Menurut Ibnu Shalah dalam adab Al Mufti wal Mustafti menjelaskan syarat seorang mufti diantaranya adalah harus seorang muslim yang mukallaf, harus mampu dipercaya, terhindar dari perbuatan tercela (fasik) yang bisa menjatuhkan harga dirinya. Hal ini menjadi penting bila tidak terpenuhi maka dirinya tak bisa dipercaya walaupun ia mampu berijtihad.
Syarat lainnya adalah seorang Mufti harus mampu mengendalikan diri, sehat akal fikirannya dan mampu menggunakan daya upaya untuk menghasilkan jawaban permasalahan yang ada.
Hal-hal yang harus dikuasai oleh seorang Mufti harus memiliki kemampuan untuk menggali sebuah hukum dari Al Qur’an, hadist, Ijma’, Qiyas juga mampu menguasai beberapa disiplin keilmuan mulai Usul Fikih, Ilmu-ilmu Al Qur’an, Ilmu Hadist, Nasikh Mansukh, Ilmu Nahwu, Bahasa Arab, mengetahui kesepakatan dan perbedaan pendapat ulama dalam menyikapi sebuah hukum.
Perilaku Ulama’ dahulu Saat Diminta Memberikan Fatwa
Ada banyak keterangan tentang prilaku atau sikap ulama’ terdahulu saat ditanya tentang berbagai hal, jika mereka merasa tidak mengetahui maka mereka menjawab dengan jujur bahwa dirinya tak tahu.
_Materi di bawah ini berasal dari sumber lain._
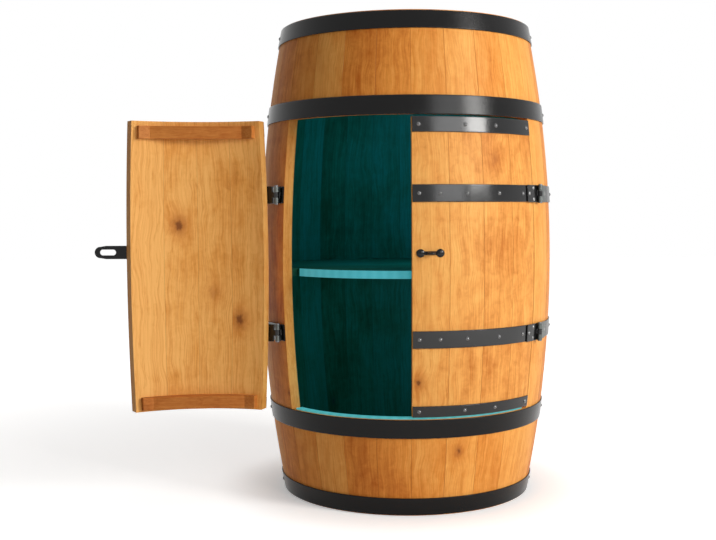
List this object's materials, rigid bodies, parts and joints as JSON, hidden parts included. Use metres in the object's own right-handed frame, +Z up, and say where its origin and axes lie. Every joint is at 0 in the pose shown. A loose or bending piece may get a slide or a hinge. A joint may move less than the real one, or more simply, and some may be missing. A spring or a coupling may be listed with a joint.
{
  "type": "barrel bar cabinet",
  "caption": "Upright stave barrel as a bar cabinet: two hinged curved doors with hasp and staple, inner shelf, steel hoops, light strips.",
  "frame": {"origin": "on the barrel's axis, at the level of the stave ends that it stands on", "axes": "+Z up along the barrel's axis, -Y out of the doorway, +X to the right of someone facing the doors"},
  "size_m": [0.7669, 0.5227, 0.8],
  "materials": {
    "outer_wood": "satin varnish over straight grain",
    "inner_wood": "smooth planed",
    "black_steel": "satin black",
    "black_fasteners": "satin black",
    "black_hardware": "satin black",
    "hinge_metal": "satin dark",
    "clip_metal": "satin",
    "light_strip": "frosted, glowing turquoise",
    "battery_case": "fine matt"
  },
  "bodies": {
    "barrel": {"stave_01": "outer_wood", "stave_02": "outer_wood", "stave_03": "outer_wood", "stave_04": "outer_wood", "stave_05": "outer_wood", "stave_06": "outer_wood", "stave_07": "outer_wood", "stave_08": "outer_wood", "stave_09": "outer_wood", "stave_10": "outer_wood", "stave_11": "outer_wood", "stave_12": "outer_wood", "stave_13": "outer_wood", "stave_14": "outer_wood", "stave_15": "outer_wood", "stave_16": "outer_wood", "stave_17": "outer_wood", "stave_18": "outer_wood", "header_staves": "outer_wood", "sill_staves": "outer_wood", "top_head": "inner_wood", "bottom_head": "inner_wood", "top_hoop": "black_steel", "upper_quarter_hoop": "black_steel", "upper_bilge_hoop": "black_steel", "lower_bilge_hoop": "black_steel", "lower_quarter_hoop": "black_steel", "bottom_hoop": "black_steel", "hoop_rivets": "black_steel", "shelf": "inner_wood", "shelf_light": "light_strip", "sill_light": "light_strip", "header_light": "light_strip", "shelf_clips": "clip_metal", "battery_box": "battery_case", "hinge_body_leaves": "hinge_metal", "hinge_body_screws": "black_fasteners"},
    "left_door": {"left_door_staves": "outer_wood", "left_door_cleats": "inner_wood", "left_door_end_straps": "black_steel", "left_door_bilge_straps": "black_steel", "left_door_rivets": "black_fasteners", "left_door_hinge_leaves": "hinge_metal", "left_door_hinge_pins": "hinge_metal", "left_door_hinge_screws": "black_fasteners", "hasp_leaf": "black_hardware", "hasp_pin": "black_hardware", "hasp_screws": "black_fasteners"},
    "right_door": {"right_door_staves": "outer_wood", "right_door_cleats": "inner_wood", "right_door_end_straps": "black_steel", "right_door_bilge_straps": "black_steel", "right_door_rivets": "black_fasteners", "right_door_hinge_leaves": "hinge_metal", "right_door_hinge_pins": "hinge_metal", "right_door_hinge_screws": "black_fasteners", "staple": "black_hardware", "staple_screws": "black_fasteners"},
    "hasp_flap": {"hasp_flap": "black_hardware"}
  },
  "joints": [
    {"name": "left_door_hinge", "type": "hinge", "parent": "barrel", "child": "left_door", "pos_m": [-0.21637, -0.14052, 0.4], "axis": [0, 0, -1], "range_deg": [-147, 23]},
    {"name": "right_door_hinge", "type": "hinge", "parent": "barrel", "child": "right_door", "pos_m": [0.21637, -0.14052, 0.4], "axis": [0, 0, 1], "range_deg": [0, 170]},
    {"name": "hasp_hinge", "type": "hinge", "parent": "left_door", "child": "hasp_flap", "pos_m": [-0.45146, -0.15438, 0.421], "axis": [0, 0, -1], "range_deg": [-33, 137]}
  ]
}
Hal ini sesuai keterangan dalam Fatawa Dar Al-Ifta’ al-Misriyyah
وكان ابن عمر يسأل عن عشر مسائل فيجيب عن واحدة ويسكت في تسع ، والإمام مالك سئل عن ثمان وأربعين مسألة فقال فى اثنتين وثلاثين منها : لا أدرى .
Ibnu Umar ditanya sepuluh hal tapi ia hanya menjawab satu saja serta tak berkomentar terhadap sembilan masalah yang lain. Begitu juga Imam Malik ditanya tentang 48 pertanyaan. Dalam menjawab 32 pertanyaan ia berkata: “saya tak tahu,”
Bahkan dalam Mu’jam Al-Kabir karya imam Thabrani ada penjelasan yang sangat bijak saat menghadapi masalah yang belum diketahui jawabannya.
عَنِ ابْنِ عَبَّاسٍ، عَنِ النَّبِيِّ صَلَّى اللهُ عَلَيْهِ وَسَلَّمَ: ” إِنَّ عِيسَى ابْنَ مَرْيَمَ عَلَيْهِ السَّلَامُ قَالَ: إِنَّمَا الْأُمُورُ ثَلَاثَةٌ: أَمْرٌ يَتَبَيَّنُ لَكَ رُشْدُهُ فَاتَّبِعْهُ، وَأَمْرٌ يَتَبَيَّنُ لَكَ غَيُّهُ فَاجْتَنِبْهُ، وَأَمْرٌ اخْتُلِفَ فِيهِ فَرُدَّهُ إِلَى عَالِمِهِ “رَوَاهُ الطَبْرَانِيُّ
Artinya: Diriwayatkan dari ibnu Abbas, dari Nabi Muhammad Saw: “Bahwasanya Nabi Isa bin Maryam AS berkata: “sesungguhnya permasalahan dikategorikan menjadi tiga. Pertama, sesuatu yang telah jelas petunjuknya maka ikutilah. Kedua, sesuatu yang terlihat jelas kesesatannya maka jauhilah. Ketiga, sesuatu yang masih diperselisihkan maka tanyakan kepada orang yang mengetahuinya (ulama’). (HR. Thabrani).
Dari penjelasan ini, manusia ketika mencapai derajat yang tinggi dalam bidang keilmuan, namun banyak hal yang belum ia ketahui maka ia harus selalu belajar atau bertanya kepada yang lebih tinggi ilmunya daripada dirinya. Pada dasarnya hal yang sangat dikhawatirkan adalah ketika seseorang memberikan fatwa tanpa didasari ilmu maka ia telah berdusta kepada Allah dan rasulnya serta menyesatkan dirinya sendiri dan orang lain yang mengikuti fatwa tersebut.